**Given task**. The listing below contains a span that opens with the line containing "if empty is" and closes with the line containing "obj.parent = empty". Return that span exactly.

+++++

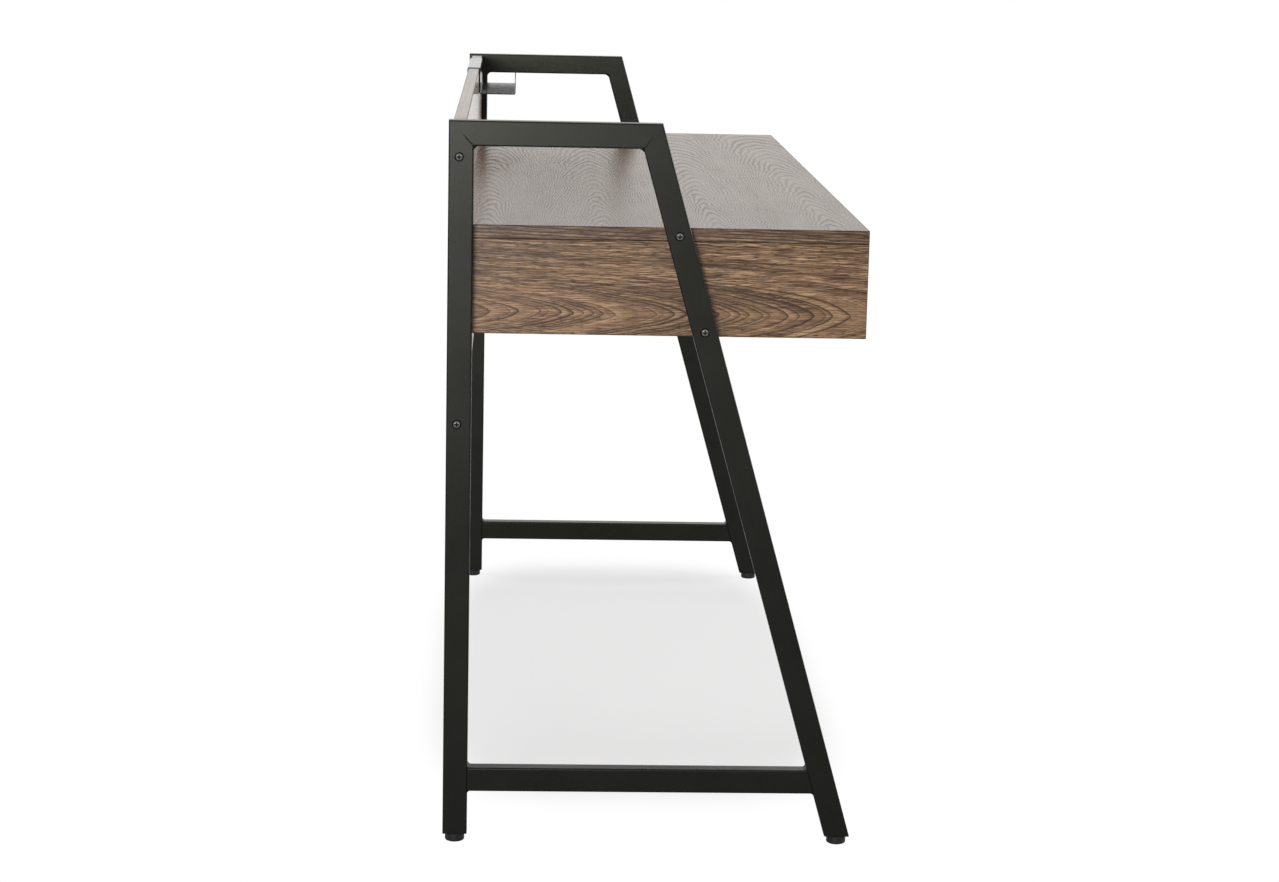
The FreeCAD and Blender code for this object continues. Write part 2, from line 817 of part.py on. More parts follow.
def drawer_box(bay, left, right):
    outer = ("%s + rail_space" % left, "%s - rail_space" % right)
    inner = (outer[0] + " + drawer_board", outer[1] + " - drawer_board")
    groove = ("drawer_under + groove_up - groove_gap", "drawer_under + groove_up + drawer_floor + groove_gap")
    heights = ("drawer_under", "drawer_top")
    lengths = ("front_seam", "drawer_rear")
    for end, across, face, away in (
            ("left", (outer[0], inner[0]), inner[0], False),
            ("right", (inner[1], outer[1]), inner[1], True)):
        side = board("%s_drawer_%s_side" % (bay, end), across, lengths, heights)
        strip = rectangle("front_seam - overrun", "drawer_rear + overrun", groove[0], groove[1])
        cut(side, polygon(side, "YZ_Plane", face, strip), "groove_depth", away)
        outside = across[1] if away else across[0]
        pilot_holes(side.Label, outside, not away)
    board(
        "%s_drawer_back" % bay, inner, ("drawer_rear - drawer_board", "drawer_rear"),
        ("drawer_under + groove_up + drawer_floor + groove_gap", "drawer_top"))
    floor = (inner[0] + " - groove_depth + groove_gap", inner[1] + " + groove_depth - groove_gap")
    board(
        "%s_drawer_bottom" % bay, floor, ("front_seam - groove_depth + groove_gap", "drawer_rear"),
        ("drawer_under + groove_up", "drawer_under + groove_up + drawer_floor"), "groove_gap")
    front = drawer_front("%s_drawer_front" % bay, left, right)
    slot = rectangle(
        floor[0] + " - groove_gap", floor[1] + " + groove_gap", groove[0], groove[1])
    cut(front, polygon(front, "XZ_Plane", "-front_seam", slot), "groove_depth", True)
    return outer


def drawer_screw(name, face, inwards, height):
    """A screw through a drawer side into the end of the drawer's back."""
    turn = to_right if inwards > 0 else to_left
    row = "drawer_rear - drawer_board / 2"
    cap = primitive(
        "Cylinder", name + "_cap", (mirrored(face, inwards, "-drawer_screw_cap"), row, height), turn,
        Radius="drawer_screw_head", Height="drawer_screw_cap")
    shank = primitive(
        "Cylinder", name + "_shank", (face, row, height), turn,
        Radius="drawer_screw_radius", Height="drawer_screw_length")
    return joined("MultiFuse", name, [cap, shank])


def drawer_dowel(name, face, inwards, height):
    """A dowel along Y between the front and the end of a side."""
    spot = (mirrored(face, inwards, "drawer_board / 2"), "front_seam + drawer_dowel_into_side", height)
    return primitive(
        "Cylinder", name, spot, to_front, Radius="drawer_dowel_radius",
        Height="drawer_dowel_into_side + drawer_dowel_into_front")


def fixing_heights():
    lowest = "drawer_under + groove_up + drawer_floor + drawer_screw_margin"
    return [lowest, "drawer_top - drawer_screw_margin"]


def drawer_fixings(bay, outer):
    screws = []
    rail_screws = []
    dowels = []
    front = nodes["%s_drawer_front" % bay]
    back = nodes["%s_drawer_back" % bay]
    row = "drawer_rear - drawer_board / 2"
    for end, face, inwards in (("left", outer[0], 1), ("right", outer[1], -1)):
        side = nodes["%s_drawer_%s_side" % (bay, end)]
        spots = [(row, height) for height in fixing_heights()]
        hole = "drawer_screw_radius + fitting_gap"
        bore(side, "YZ_Plane", face, spots, hole, "drawer_board", inwards > 0)
        grip = "drawer_screw_length - drawer_board"
        bore(back, "YZ_Plane", mirrored(face, inwards, "drawer_board"), spots, hole, grip, inwards > 0)
        middle = mirrored(face, inwards, "drawer_board / 2")
        spots = [(middle, height) for height in fixing_heights()]
        hole = "drawer_dowel_radius + fitting_gap"
        bore(side, "XZ_Plane", "-front_seam", spots, hole, "drawer_dowel_into_side", False)
        bore(front, "XZ_Plane", "-front_seam", spots, hole, "drawer_dowel_into_front", True)
        for place, height in enumerate(fixing_heights()):
            stem = "%s_drawer_%s_%d" % (bay, end, place)
            screws.append(drawer_screw(stem + "_screw", face, inwards, height))
            dowels.append(drawer_dowel(stem + "_dowel", face, inwards, height))
        for place, height in enumerate(rail_screw_rows()):
            stem = "%s_drawer_%s_rail_screw_%d" % (bay, end, place)
            rail_screws.append(rail_screw(stem, face, -inwards, height))
    group("%s_drawer_screws" % bay, screws)
    group("%s_drawer_dowels" % bay, dowels)
    group("%s_drawer_rail_screws" % bay, rail_screws)


def drawers():
    for bay, left, right in bays:
        outer = drawer_box(bay, left, right)
        drawer_fixings(bay, outer)


drawers()


# Tray of bent sheet, hooked over the back panel

def tray_outline():
    """The sheet's section from the back lip over the panel, down its face and out to the front lip."""
    lip_low = "tray_top - tray_lip_down"
    floor = "tray_top - tray_drop"
    reach = "tray_face - tray_reach"
    return [
        ("tray_back", lip_low),
        ("tray_back + tray_sheet", lip_low),
        ("tray_back + tray_sheet", "tray_top"),
        ("tray_face - tray_sheet", "tray_top"),
        ("tray_face - tray_sheet", floor),
        (reach + " + tray_sheet", floor),
        (reach + " + tray_sheet", floor + " + tray_lip_up"),
        (reach, floor + " + tray_lip_up"),
        (reach, floor + " - tray_sheet"),
        ("tray_face", floor + " - tray_sheet"),
        ("tray_face", "tray_top - tray_sheet"),
        ("tray_back", "tray_top - tray_sheet"),
    ]


def hooked_tray():
    body = new_body("hooked_tray")
    pad(body, polygon(body, "YZ_Plane", "tray_start", tray_outline()), "tray_length")
    spots = [(number(across), number(up)) for across, up in tray_outline()]
    hair = number("tray_sheet / 10")

    def at_bend(places):
        def test(edge):
            box = edge.BoundBox
            gaps = [abs(box.YMin - spots[place][0]) + abs(box.ZMin - spots[place][1]) for place in places]
            return box.YLength + box.ZLength < hair and min(gaps) < hair
        return test
    rounded(body, "tray_bend", at_bend((2, 3, 8, 9)))
    rounded(body, "tray_bend - tray_sheet", at_bend((4, 5, 10, 11)))


hooked_tray()

# Check every object and write each node

doc.recompute()
for thing in doc.Objects:
    if "Invalid" in thing.State or "Error" in thing.State:
        raise RuntimeError("failed: " + thing.Label)

os.makedirs("parts", exist_ok=True)
for name, thing in nodes.items():
    shape = thing.Shape
    if shape.isNull() or not shape.isValid() or not shape.Solids:
        raise RuntimeError("bad shape: " + name)
    shape.exportStep("parts/%s.step" % name)
print(len(nodes), "nodes written")
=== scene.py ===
import math

import bmesh
import bpy
import numpy as np
from mathutils import Matrix, Vector


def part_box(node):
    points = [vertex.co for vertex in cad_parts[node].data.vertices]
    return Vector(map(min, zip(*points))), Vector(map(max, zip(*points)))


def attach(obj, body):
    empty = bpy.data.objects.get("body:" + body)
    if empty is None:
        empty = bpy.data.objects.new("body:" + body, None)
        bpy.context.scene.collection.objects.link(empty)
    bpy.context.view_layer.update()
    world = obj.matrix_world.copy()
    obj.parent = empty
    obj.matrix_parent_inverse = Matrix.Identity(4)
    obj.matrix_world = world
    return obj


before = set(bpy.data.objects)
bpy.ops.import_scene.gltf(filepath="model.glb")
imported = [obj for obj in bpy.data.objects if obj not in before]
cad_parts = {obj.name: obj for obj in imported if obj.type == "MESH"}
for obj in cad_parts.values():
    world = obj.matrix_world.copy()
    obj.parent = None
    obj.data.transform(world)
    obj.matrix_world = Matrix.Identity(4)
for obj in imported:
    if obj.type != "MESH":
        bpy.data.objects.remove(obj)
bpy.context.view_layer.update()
print("desk frame loaded:", len(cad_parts), "CAD nodes")

# A writing desk: a walnut-look box with a back panel, hung between two black steel side frames.
# X runs along the desk, -Y is its front, Z is up. Everything is in metres unless a note says mm.


# Small helpers

# sRGB hex to linear RGBA, times a share: below 0.04045 divided by 12.92, above it the 2.4 power curve
def linearFromHex(text, share=1.0):
    parts = [int(text[place:place + 2], 16) / 255 for place in (0, 2, 4)]
    linear = [p / 12.92 if p <= 0.04045 else ((p + 0.055) / 1.055) ** 2.4 for p in parts]
    return [share * part for part in linear] + [1.0]


# adds a shader node, sets its properties and fills its inputs from sockets or plain values
def addNode(tree, kind, links=(), **settings):
    node = tree.nodes.new("ShaderNode" + kind)
    for name, value in settings.items():
        setattr(node, name, value)
    pairs = links.items() if isinstance(links, dict) else enumerate(links)
    for socket, source in pairs:
        if isinstance(source, bpy.types.NodeSocket):
            tree.links.new(source, node.inputs[socket])
        elif source is not None:
            node.inputs[socket].default_value = source
    return node.outputs[0] if node.outputs else None


def startMaterial(name):
    material = bpy.data.materials.new(name)
    material.use_nodes = True
    material.node_tree.nodes.clear()
    return material, material.node_tree


# gives a CAD node its finish, in every slot that its mesh has
def dress(node, material):
    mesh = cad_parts[node].data
    if not mesh.materials:
        mesh.materials.append(material)
    for place in range(len(mesh.materials)):
        mesh.materials[place] = material


# Walnut-look melamine: a printed, embossed paper under clear resin on particle board. Seen straight
# on it is a brown print with dark growth lines and fibres, and along the face the resin mirrors light.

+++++

**Finished exercise**.
    if empty is None:
        empty = bpy.data.objects.new("body:" + body, None)
        bpy.context.scene.collection.objects.link(empty)
    bpy.context.view_layer.update()
    world = obj.matrix_world.copy()
    obj.parent = empty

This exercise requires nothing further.